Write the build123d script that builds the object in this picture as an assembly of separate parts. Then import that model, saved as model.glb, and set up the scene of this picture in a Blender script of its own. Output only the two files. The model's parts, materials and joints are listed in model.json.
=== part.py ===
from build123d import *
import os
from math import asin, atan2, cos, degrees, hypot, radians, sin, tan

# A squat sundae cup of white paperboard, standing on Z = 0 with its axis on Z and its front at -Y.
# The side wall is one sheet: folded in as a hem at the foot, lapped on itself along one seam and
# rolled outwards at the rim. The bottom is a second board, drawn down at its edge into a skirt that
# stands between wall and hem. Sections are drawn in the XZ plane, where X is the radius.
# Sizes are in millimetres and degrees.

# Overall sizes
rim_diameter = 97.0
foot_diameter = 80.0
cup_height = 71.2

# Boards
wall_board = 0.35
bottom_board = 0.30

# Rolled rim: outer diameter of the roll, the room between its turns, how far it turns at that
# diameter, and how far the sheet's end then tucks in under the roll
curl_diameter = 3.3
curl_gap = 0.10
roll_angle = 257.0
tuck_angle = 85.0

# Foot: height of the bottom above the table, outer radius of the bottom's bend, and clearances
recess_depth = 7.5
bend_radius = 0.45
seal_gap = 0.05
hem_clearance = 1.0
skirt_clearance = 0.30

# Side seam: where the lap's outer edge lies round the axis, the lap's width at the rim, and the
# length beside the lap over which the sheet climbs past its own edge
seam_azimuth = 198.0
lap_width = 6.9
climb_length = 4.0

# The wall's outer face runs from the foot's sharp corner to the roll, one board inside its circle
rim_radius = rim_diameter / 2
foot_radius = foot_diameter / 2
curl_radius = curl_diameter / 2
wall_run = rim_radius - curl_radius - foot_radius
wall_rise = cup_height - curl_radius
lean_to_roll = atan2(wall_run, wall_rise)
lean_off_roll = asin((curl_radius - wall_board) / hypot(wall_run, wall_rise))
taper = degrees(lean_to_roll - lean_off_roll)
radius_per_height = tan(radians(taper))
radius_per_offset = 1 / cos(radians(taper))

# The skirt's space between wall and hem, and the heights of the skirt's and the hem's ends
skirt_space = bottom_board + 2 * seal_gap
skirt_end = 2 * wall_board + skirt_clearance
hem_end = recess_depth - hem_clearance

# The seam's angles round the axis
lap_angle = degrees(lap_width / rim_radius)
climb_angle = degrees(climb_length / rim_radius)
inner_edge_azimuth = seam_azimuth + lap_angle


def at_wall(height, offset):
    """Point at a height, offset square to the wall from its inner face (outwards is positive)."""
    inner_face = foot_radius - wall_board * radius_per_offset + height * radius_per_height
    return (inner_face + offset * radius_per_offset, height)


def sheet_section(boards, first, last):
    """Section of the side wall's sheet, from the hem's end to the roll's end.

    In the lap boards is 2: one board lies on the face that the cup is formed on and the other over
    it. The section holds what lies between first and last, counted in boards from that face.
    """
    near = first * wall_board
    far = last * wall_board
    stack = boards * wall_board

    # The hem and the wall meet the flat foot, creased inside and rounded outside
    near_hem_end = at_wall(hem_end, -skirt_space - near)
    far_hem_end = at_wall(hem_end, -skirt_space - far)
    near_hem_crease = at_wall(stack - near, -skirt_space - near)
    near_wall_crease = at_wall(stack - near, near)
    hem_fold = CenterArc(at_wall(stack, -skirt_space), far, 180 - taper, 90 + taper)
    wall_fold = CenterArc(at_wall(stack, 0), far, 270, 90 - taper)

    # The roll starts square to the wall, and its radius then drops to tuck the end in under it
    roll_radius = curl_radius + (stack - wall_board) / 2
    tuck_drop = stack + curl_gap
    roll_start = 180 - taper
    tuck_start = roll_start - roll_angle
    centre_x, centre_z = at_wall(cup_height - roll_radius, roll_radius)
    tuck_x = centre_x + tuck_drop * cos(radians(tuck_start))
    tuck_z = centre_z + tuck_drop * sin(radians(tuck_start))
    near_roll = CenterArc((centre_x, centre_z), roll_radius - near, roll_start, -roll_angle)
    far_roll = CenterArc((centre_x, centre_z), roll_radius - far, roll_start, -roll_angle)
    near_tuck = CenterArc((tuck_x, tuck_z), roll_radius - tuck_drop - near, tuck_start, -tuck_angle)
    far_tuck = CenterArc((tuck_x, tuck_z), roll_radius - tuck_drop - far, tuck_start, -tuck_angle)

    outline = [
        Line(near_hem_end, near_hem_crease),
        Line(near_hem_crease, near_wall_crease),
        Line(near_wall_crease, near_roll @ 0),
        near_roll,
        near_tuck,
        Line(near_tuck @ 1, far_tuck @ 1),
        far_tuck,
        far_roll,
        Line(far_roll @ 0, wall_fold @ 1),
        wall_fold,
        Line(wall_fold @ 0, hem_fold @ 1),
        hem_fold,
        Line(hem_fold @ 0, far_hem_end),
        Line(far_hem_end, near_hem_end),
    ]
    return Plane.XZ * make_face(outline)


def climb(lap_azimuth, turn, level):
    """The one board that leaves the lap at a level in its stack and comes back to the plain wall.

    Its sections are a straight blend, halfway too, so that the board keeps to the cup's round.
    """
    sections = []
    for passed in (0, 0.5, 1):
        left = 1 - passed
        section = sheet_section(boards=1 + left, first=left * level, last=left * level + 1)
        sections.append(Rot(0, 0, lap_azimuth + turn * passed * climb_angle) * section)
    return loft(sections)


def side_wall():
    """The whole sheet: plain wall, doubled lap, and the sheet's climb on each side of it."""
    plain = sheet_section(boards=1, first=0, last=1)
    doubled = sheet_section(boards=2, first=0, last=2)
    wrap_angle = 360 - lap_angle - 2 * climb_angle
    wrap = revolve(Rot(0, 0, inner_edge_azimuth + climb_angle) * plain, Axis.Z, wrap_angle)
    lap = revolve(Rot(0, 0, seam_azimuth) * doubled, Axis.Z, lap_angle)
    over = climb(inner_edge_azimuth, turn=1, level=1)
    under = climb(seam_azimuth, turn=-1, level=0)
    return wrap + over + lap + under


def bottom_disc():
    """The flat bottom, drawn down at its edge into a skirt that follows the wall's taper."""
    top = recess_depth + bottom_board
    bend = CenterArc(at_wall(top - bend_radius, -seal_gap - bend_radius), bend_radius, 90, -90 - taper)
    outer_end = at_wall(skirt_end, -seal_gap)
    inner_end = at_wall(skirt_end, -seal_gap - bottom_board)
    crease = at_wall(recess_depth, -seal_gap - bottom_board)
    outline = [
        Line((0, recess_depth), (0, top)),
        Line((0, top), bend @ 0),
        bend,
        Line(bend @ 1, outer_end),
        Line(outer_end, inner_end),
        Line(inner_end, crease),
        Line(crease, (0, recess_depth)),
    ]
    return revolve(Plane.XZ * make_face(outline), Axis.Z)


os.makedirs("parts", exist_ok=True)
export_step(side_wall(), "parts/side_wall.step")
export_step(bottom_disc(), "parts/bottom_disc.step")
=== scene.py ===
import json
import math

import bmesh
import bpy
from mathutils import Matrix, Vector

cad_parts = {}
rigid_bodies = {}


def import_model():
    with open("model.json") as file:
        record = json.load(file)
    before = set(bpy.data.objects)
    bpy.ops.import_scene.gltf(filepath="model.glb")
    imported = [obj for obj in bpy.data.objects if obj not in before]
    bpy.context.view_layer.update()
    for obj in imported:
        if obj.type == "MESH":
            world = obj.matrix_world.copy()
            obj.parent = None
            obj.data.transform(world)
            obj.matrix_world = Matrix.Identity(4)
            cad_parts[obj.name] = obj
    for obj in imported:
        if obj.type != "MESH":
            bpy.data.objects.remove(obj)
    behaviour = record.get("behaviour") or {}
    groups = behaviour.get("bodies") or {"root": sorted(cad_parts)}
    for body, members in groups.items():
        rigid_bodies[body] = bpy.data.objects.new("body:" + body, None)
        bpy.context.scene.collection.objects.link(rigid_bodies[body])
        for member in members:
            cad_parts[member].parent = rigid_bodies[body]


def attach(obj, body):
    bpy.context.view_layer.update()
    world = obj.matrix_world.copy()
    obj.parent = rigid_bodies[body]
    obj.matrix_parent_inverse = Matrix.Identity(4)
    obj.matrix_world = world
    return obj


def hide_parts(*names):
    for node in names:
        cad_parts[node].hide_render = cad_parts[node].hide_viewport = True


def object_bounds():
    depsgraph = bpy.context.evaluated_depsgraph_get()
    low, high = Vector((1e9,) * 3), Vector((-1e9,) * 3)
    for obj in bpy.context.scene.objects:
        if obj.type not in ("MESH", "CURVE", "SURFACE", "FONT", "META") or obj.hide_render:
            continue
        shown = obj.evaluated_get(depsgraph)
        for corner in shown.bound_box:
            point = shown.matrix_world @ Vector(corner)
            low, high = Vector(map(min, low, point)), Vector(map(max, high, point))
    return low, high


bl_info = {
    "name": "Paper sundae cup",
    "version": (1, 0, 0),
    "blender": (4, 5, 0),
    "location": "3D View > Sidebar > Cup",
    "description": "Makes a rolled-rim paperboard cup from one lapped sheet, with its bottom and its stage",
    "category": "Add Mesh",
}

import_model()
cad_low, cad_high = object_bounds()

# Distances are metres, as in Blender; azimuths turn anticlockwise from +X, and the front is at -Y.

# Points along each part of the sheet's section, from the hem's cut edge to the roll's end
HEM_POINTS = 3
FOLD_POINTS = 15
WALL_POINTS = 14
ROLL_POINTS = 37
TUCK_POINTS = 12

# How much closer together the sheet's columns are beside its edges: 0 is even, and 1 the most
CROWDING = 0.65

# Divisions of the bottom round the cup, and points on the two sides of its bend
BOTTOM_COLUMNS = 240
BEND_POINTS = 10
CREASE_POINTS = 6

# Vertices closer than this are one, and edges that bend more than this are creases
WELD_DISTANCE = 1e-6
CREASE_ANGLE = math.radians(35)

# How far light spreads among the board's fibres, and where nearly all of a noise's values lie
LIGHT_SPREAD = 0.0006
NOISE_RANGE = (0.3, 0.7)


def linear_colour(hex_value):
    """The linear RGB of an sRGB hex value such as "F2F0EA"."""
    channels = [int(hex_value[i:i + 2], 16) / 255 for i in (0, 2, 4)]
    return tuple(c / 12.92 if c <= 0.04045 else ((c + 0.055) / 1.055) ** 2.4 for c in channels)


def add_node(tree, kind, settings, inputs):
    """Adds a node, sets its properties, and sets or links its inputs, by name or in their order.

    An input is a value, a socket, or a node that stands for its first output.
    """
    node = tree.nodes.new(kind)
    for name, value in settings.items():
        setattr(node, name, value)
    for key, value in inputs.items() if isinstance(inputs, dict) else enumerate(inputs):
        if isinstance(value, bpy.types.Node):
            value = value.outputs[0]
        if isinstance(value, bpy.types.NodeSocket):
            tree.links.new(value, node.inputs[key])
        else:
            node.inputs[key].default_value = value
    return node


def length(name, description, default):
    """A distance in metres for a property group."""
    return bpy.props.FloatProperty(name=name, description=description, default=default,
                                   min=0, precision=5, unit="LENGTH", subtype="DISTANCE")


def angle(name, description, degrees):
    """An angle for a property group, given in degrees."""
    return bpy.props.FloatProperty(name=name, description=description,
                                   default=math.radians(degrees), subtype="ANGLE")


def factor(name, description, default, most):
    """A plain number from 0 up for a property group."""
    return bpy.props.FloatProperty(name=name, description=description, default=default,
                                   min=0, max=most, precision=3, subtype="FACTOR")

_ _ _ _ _

### EXERCISE BRIEF
Give back, word for word, only the lines above from the line holding "return revolve(Plane.XZ *" to the line holding "cad_parts[member].parent = rigid_bodies[body]", both included.

### THE COMPLETED TASK
    return revolve(Plane.XZ * make_face(outline), Axis.Z)


os.makedirs("parts", exist_ok=True)
export_step(side_wall(), "parts/side_wall.step")
export_step(bottom_disc(), "parts/bottom_disc.step")
=== scene.py ===
import json
import math

import bmesh
import bpy
from mathutils import Matrix, Vector

cad_parts = {}
rigid_bodies = {}


def import_model():
    with open("model.json") as file:
        record = json.load(file)
    before = set(bpy.data.objects)
    bpy.ops.import_scene.gltf(filepath="model.glb")
    imported = [obj for obj in bpy.data.objects if obj not in before]
    bpy.context.view_layer.update()
    for obj in imported:
        if obj.type == "MESH":
            world = obj.matrix_world.copy()
            obj.parent = None
            obj.data.transform(world)
            obj.matrix_world = Matrix.Identity(4)
            cad_parts[obj.name] = obj
    for obj in imported:
        if obj.type != "MESH":
            bpy.data.objects.remove(obj)
    behaviour = record.get("behaviour") or {}
    groups = behaviour.get("bodies") or {"root": sorted(cad_parts)}
    for body, members in groups.items():
        rigid_bodies[body] = bpy.data.objects.new("body:" + body, None)
        bpy.context.scene.collection.objects.link(rigid_bodies[body])
        for member in members:
            cad_parts[member].parent = rigid_bodies[body]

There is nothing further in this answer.